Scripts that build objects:
--

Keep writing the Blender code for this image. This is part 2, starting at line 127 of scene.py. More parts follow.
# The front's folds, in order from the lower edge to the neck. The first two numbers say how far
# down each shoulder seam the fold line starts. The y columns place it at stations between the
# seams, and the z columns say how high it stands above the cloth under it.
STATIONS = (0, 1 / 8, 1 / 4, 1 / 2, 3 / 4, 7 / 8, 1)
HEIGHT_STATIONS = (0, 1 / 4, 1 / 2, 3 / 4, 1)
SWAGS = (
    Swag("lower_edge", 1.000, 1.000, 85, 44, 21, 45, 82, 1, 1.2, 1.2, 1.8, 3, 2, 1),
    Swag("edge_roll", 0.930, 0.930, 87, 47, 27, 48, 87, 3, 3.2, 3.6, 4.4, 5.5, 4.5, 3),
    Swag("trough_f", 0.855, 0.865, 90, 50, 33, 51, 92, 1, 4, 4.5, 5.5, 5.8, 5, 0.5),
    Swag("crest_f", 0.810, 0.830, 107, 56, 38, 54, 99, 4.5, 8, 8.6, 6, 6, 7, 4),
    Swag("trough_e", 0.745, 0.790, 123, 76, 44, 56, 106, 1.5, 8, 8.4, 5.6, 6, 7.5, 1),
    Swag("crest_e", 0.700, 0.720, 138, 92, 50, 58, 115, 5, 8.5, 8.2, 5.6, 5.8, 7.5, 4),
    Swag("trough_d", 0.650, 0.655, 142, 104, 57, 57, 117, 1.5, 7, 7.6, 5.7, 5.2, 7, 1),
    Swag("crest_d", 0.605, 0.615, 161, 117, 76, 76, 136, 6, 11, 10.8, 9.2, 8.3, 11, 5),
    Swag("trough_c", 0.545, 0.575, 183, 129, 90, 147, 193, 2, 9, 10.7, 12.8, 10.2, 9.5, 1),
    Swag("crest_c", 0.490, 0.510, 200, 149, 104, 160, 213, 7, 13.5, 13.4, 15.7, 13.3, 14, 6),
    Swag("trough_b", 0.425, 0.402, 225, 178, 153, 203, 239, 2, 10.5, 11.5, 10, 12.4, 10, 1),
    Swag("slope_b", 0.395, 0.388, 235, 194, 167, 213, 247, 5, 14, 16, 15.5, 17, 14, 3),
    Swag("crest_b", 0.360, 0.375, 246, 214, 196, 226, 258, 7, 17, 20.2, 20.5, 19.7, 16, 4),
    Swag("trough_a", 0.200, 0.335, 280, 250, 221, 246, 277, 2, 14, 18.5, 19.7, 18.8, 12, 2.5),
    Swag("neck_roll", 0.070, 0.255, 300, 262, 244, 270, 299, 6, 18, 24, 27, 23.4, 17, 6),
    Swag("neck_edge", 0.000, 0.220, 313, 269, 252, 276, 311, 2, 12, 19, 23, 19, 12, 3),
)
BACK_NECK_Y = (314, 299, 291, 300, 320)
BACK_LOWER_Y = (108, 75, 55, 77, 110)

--

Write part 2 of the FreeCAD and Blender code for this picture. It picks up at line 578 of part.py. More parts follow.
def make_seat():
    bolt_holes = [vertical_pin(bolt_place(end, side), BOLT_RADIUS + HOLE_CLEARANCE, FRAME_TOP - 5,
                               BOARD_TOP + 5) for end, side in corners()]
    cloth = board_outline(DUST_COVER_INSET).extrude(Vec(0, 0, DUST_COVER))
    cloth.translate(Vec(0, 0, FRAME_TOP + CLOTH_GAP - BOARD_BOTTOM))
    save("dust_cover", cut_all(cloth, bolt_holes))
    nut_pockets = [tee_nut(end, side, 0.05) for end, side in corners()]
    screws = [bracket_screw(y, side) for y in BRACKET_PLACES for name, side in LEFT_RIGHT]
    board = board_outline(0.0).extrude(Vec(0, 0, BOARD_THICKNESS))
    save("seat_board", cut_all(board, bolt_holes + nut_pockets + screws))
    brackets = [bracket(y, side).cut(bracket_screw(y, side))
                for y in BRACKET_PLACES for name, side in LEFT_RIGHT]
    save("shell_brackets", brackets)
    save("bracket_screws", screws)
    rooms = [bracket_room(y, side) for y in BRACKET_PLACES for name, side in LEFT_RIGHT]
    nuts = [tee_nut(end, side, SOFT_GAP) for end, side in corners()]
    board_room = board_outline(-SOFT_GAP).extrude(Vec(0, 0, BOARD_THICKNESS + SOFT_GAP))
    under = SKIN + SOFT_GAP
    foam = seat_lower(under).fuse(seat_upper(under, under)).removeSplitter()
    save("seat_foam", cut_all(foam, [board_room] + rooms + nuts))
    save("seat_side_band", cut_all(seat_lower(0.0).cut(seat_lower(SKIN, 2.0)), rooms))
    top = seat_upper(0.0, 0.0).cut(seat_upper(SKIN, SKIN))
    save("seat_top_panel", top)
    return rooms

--

THE EXERCISE:
Exactly and only the lines from the line with "Write part 2" to the line with "return rooms", both included, are to be printed.

TASK RESULT:
Write part 2 of the FreeCAD and Blender code for this picture. It picks up at line 578 of part.py. More parts follow.
def make_seat():
    bolt_holes = [vertical_pin(bolt_place(end, side), BOLT_RADIUS + HOLE_CLEARANCE, FRAME_TOP - 5,
                               BOARD_TOP + 5) for end, side in corners()]
    cloth = board_outline(DUST_COVER_INSET).extrude(Vec(0, 0, DUST_COVER))
    cloth.translate(Vec(0, 0, FRAME_TOP + CLOTH_GAP - BOARD_BOTTOM))
    save("dust_cover", cut_all(cloth, bolt_holes))
    nut_pockets = [tee_nut(end, side, 0.05) for end, side in corners()]
    screws = [bracket_screw(y, side) for y in BRACKET_PLACES for name, side in LEFT_RIGHT]
    board = board_outline(0.0).extrude(Vec(0, 0, BOARD_THICKNESS))
    save("seat_board", cut_all(board, bolt_holes + nut_pockets + screws))
    brackets = [bracket(y, side).cut(bracket_screw(y, side))
                for y in BRACKET_PLACES for name, side in LEFT_RIGHT]
    save("shell_brackets", brackets)
    save("bracket_screws", screws)
    rooms = [bracket_room(y, side) for y in BRACKET_PLACES for name, side in LEFT_RIGHT]
    nuts = [tee_nut(end, side, SOFT_GAP) for end, side in corners()]
    board_room = board_outline(-SOFT_GAP).extrude(Vec(0, 0, BOARD_THICKNESS + SOFT_GAP))
    under = SKIN + SOFT_GAP
    foam = seat_lower(under).fuse(seat_upper(under, under)).removeSplitter()
    save("seat_foam", cut_all(foam, [board_room] + rooms + nuts))
    save("seat_side_band", cut_all(seat_lower(0.0).cut(seat_lower(SKIN, 2.0)), rooms))
    top = seat_upper(0.0, 0.0).cut(seat_upper(SKIN, SKIN))
    save("seat_top_panel", top)
    return rooms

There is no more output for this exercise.